Haynes’s previous movie was The Velvet Underground, an experimental documentary about a band who, on “The Gift”, combined separate pieces of audio, one in the left channel, the other in the right. In The Velvet Underground, too, Haynes toyed with split-screen, mashing up bits of footage simultaneously, and on May December he layers on a piano score repurposed from the 1971 British period-drama The Go-Between. Sometimes Michael Legrand’s jazz chords are so sudden and staccato, they contradict the strained pleasantries of Elizabeth and Gracie’s small talk.

However, not all audiences have found the music jarring. “I’m very pleased that it’s happened,” says Haynes. “It’s almost like people aren’t noticing the formal language of the movie, and how austere and cold it is. Somehow there’s pleasure involved in that distancing, in the way people seem to be reacting to the movie. That’s just weird.”

Still, May December is supposed to be comedic in many places, even if some of the laughs it generates are at its audacity. In May, the New York Times referred to May December as “the most fun film at Cannes” (in December, their verdict will likely remain positive), and some of the story is so morally murky that it’s practically prodding the viewer: when watching taped auditions to play her 13-year-old love interest, Elizabeth complains that they’re “not sexy enough”. By the time Elizabeth has succumbed to Gracie mode, the transformation is startling – a monologue by Portman is a shoo-in for the Oscars broadcast when the inevitable nominations roll in.

That Portman thought Haynes could push her as an actor isn’t surprising. On Dark Waters, Mark Ruffalo brought the script to Haynes (“it’s not what people would think of me to direct, but I’m obsessed with paranoia cinema from the ‘70s”), and Kate Winslet recently asked him to adapt the novel Trust for screen. Furthermore, Haynes’s actors frequently win awards, whether it’s on Carol, Far from Heaven, or Safe. The director’s next movie might also be a gay love story that Joaquin Phoenix asked him to write.

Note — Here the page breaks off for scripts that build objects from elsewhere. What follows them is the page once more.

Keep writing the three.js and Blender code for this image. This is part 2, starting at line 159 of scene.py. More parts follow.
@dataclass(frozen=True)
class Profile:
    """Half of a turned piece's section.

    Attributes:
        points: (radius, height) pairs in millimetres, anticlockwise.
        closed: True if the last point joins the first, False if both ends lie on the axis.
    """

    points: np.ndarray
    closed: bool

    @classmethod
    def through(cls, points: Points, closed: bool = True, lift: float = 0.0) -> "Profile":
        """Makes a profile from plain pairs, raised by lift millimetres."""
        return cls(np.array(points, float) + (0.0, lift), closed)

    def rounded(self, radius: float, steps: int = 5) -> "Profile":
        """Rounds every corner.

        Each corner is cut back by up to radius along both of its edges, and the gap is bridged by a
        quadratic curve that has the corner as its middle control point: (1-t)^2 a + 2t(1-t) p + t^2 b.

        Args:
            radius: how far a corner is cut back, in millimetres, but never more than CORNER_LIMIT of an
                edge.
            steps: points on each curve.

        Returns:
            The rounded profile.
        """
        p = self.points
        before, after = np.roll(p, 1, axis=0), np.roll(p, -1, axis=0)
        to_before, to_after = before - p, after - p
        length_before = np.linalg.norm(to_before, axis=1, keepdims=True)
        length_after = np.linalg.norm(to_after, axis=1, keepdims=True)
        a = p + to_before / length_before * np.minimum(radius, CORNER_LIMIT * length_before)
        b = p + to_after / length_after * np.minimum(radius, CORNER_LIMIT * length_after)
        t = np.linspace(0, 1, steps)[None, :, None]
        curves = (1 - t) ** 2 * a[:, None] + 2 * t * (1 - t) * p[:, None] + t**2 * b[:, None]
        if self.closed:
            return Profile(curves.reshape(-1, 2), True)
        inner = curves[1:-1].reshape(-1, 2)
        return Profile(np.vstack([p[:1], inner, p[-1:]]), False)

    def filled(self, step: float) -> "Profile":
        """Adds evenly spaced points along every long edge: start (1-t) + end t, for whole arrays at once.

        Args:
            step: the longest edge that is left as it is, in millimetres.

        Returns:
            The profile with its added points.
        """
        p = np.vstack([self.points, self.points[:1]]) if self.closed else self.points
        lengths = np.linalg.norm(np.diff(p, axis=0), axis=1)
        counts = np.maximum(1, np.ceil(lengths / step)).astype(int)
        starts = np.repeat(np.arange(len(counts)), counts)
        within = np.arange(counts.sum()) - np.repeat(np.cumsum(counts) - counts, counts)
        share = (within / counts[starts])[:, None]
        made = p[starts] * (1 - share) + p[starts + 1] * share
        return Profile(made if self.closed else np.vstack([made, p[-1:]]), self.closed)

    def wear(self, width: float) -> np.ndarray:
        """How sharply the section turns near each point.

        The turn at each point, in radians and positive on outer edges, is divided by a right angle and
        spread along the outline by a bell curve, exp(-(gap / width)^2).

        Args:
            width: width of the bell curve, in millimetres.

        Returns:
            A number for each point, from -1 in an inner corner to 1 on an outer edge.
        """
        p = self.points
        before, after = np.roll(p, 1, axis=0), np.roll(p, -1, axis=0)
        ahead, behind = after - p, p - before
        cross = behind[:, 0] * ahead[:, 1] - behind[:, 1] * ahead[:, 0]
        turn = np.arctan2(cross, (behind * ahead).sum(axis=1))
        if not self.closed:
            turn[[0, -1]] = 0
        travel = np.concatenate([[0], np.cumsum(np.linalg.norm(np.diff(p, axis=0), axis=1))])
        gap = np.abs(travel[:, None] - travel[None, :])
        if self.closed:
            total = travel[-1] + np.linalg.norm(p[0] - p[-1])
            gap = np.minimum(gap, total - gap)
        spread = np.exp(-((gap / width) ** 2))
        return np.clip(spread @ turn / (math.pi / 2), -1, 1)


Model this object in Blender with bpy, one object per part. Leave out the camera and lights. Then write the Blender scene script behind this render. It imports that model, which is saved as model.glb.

“There’s a very different set of allowances that we make for men to transgress sexually than we do for women” – Todd Haynes

“Sometimes it’s actors pushing me further, like Joaquin,” says Haynes. “Joaquin, myself, and Jon Raymond share a story credit on the script. It was ideas that came to me, unformed, at the beginning, where I was like, ‘Oh, interesting. A meditation on the detective story in ‘30s LA but with a relationship with two men at the centre.’ Jon and I started to research and think about the detective genre. But it was Joaquin who was like, ‘No, let’s get into the sexual life between these men, and really go deep.’ I was like, ‘OK!’”

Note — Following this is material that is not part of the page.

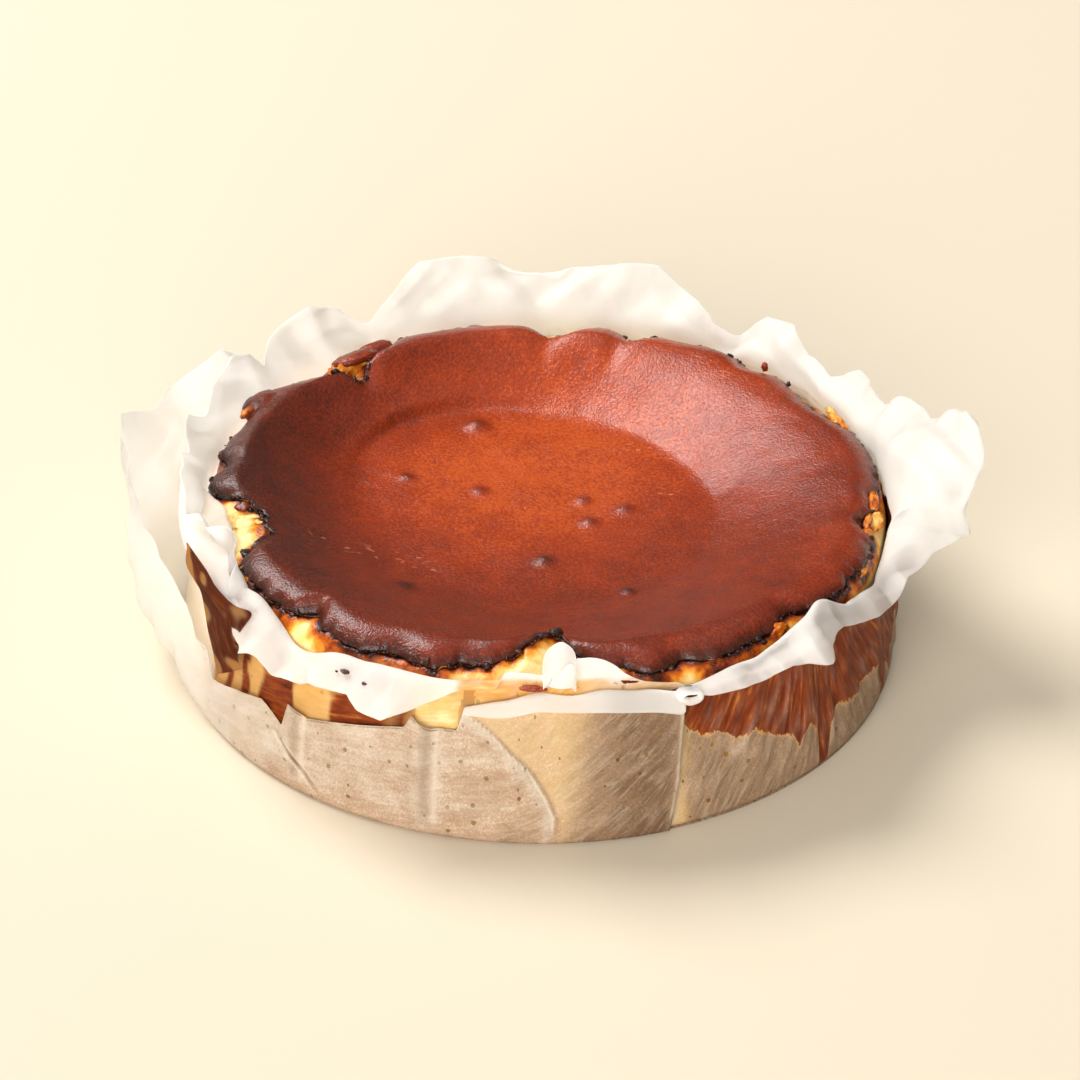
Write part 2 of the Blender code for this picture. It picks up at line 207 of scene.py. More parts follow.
# Corners of the outer sheet's top edge: azimuth, height
OUTER_EDGE = (
    (-137, 0.0026), (-134, 0.04), (-121, 0.061), (-106, 0.054), (-91, 0.07), (-84, 0.064), (-80, 0.047),
    (-72, 0.038), (-67.5, 0.034), (-65, 0.0265), (-61.5, 0.025), (-60, 0.018), (-48, 0.0225), (-43, 0.0186),
    (-41.8, 0.0264), (-38, 0.0243), (-21, 0.0313), (-19.6, 0.0355), (-16.4, 0.033), (-12.4, 0.0331),
    (-11.3, 0.0397), (0, 0.0448), (10, 0.045), (20, 0.0438), (22.4, 0.0434), (23.2, 0.04),
)
OUTER_BASE = 0.0002
OUTER_FROM = -136.4
OUTER_TO = 23.2
# Its wall leans out at the left: how far, about which azimuth, and half widths in degrees
OUTER_LEAN = 0.0225
OUTER_LEAN_AZIMUTH = -92.0
OUTER_LEAN_FRONT = 23.0
OUTER_LEAN_BACK = 42.0
LEAN_RISE = 0.0180
STRIP_FROM = -12.0
STRIP_TO = 22.0
# Width of the strip that is folded down outwards: azimuth, width
STRIP_WIDTHS = ((-12.5, 0), (-11, 0.0022), (-7, 0.0044), (8, 0.0062), (22, 0.008))
STRIP_TILT = -60.0
# Pleats of the outer sheet: azimuth, half width in degrees, height
OUTER_PLEATS = ((-41, 2.2, 0.0012), (-18, 2, 0.0022), (-4, 2.6, 0.001), (22.5, 3, 0.0018))
# Pleats along which a painted highlight and a painted shade run as a pale and a dark line
PLEATS_WITH_PAINTED_LIGHT = (-41.0, -18.0)
OUTER_FREE_LEAST = 0.0004
OUTER_FREE_TILT = 80.0
# Rows of a sheet's mesh that lie under the cake, and the columns that stand closer together
FOOT_ROWS = 5
FINE_FROM = -70.0
FINE_TO = 90.0
FINE_SHARE = 0.64
# Rows of each sheet's mesh on the wall and on its free edge
INNER_ROWS = (30, 28)
OUTER_ROWS = (38, 14)
WALL_RADIUS = 0.1015
BOX_MARGIN = 0.00012
# The outer sheet's right edge leans: height, azimuth
OUTER_RIGHT = ((0, 20.4), (0.01, 21.1), (0.023, 21.8), (0.037, 22.7), (0.05, 23.2))
# How far the free edge of the inner sheet is crumpled: azimuth, depth
CRUMPLES = (
    (-180, 0.002), (-60, 0.002), (-50, 0.0022), (-12, 0.001), (0, 0.0004), (22, 0.0004), (28, 0.0022),
    (60, 0.0028), (85, 0.003), (110, 0.0024), (180, 0.002),
)
# Crumpled paper is folded across these directions
FOLD_DIRECTIONS = ((0.8, 0.35, 0.5), (-0.45, 0.7, 0.55), (0.35, -0.55, 0.75), (0.75, -0.6, -0.25))
# Rows and columns of the meshes of the tongues, the two folds and the roll
TONGUE_MESH = (44, 40)
LEFT_FOLD_MESH = (22, 150)
STAINED_FOLD_MESH = (60, 24)
ROLL_MESH = (34, 72)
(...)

So the actors give him permission to enter new territory? “Joaquin was really pushing it. I met him full on where he wanted to go. I find him so fearless, and so disinterested in received wisdom. I’m seeing the workings that produce those amazing performances he’s given. I’ve always been amazed at how these formative actors feel so stripped naked when they start working. I’m like, ‘That’s how I feel, too.’ You trust that you’re not going to lose your instincts by letting somebody else in.”

Like Dark Waters and the upcoming Phoenix noir-thriller, May December is also a detective story – Elizabeth just happens to be investigating a human being. “It really is,” Haynes responds. “Ruffalo [in Dark Waters] is disarmed and resistant to what he’s discovering until he can’t ignore it anymore. Whereas [Elizabeth] meets her match.” After jotting down endless notes into a diary, Portman’s character realises that everyone in Gracie’s life, not just Gracie, is, to some extent, performing in their everyday life.

“When I first read it, I was like, ‘This is how people refuse to look at themselves, and the choices that they make,’” says Haynes. “In that way, it’s about all of us. It’s not some crazy extreme. Of course, it is a crazy extreme story.” He laughs. “But the way that people manage this story, and the way that we all manage our lives, they all have similar ways of deflecting and repressing and denying our choices.”

May December is out in UK cinemas on November 17, and will launch on Sky Cinema on December 8.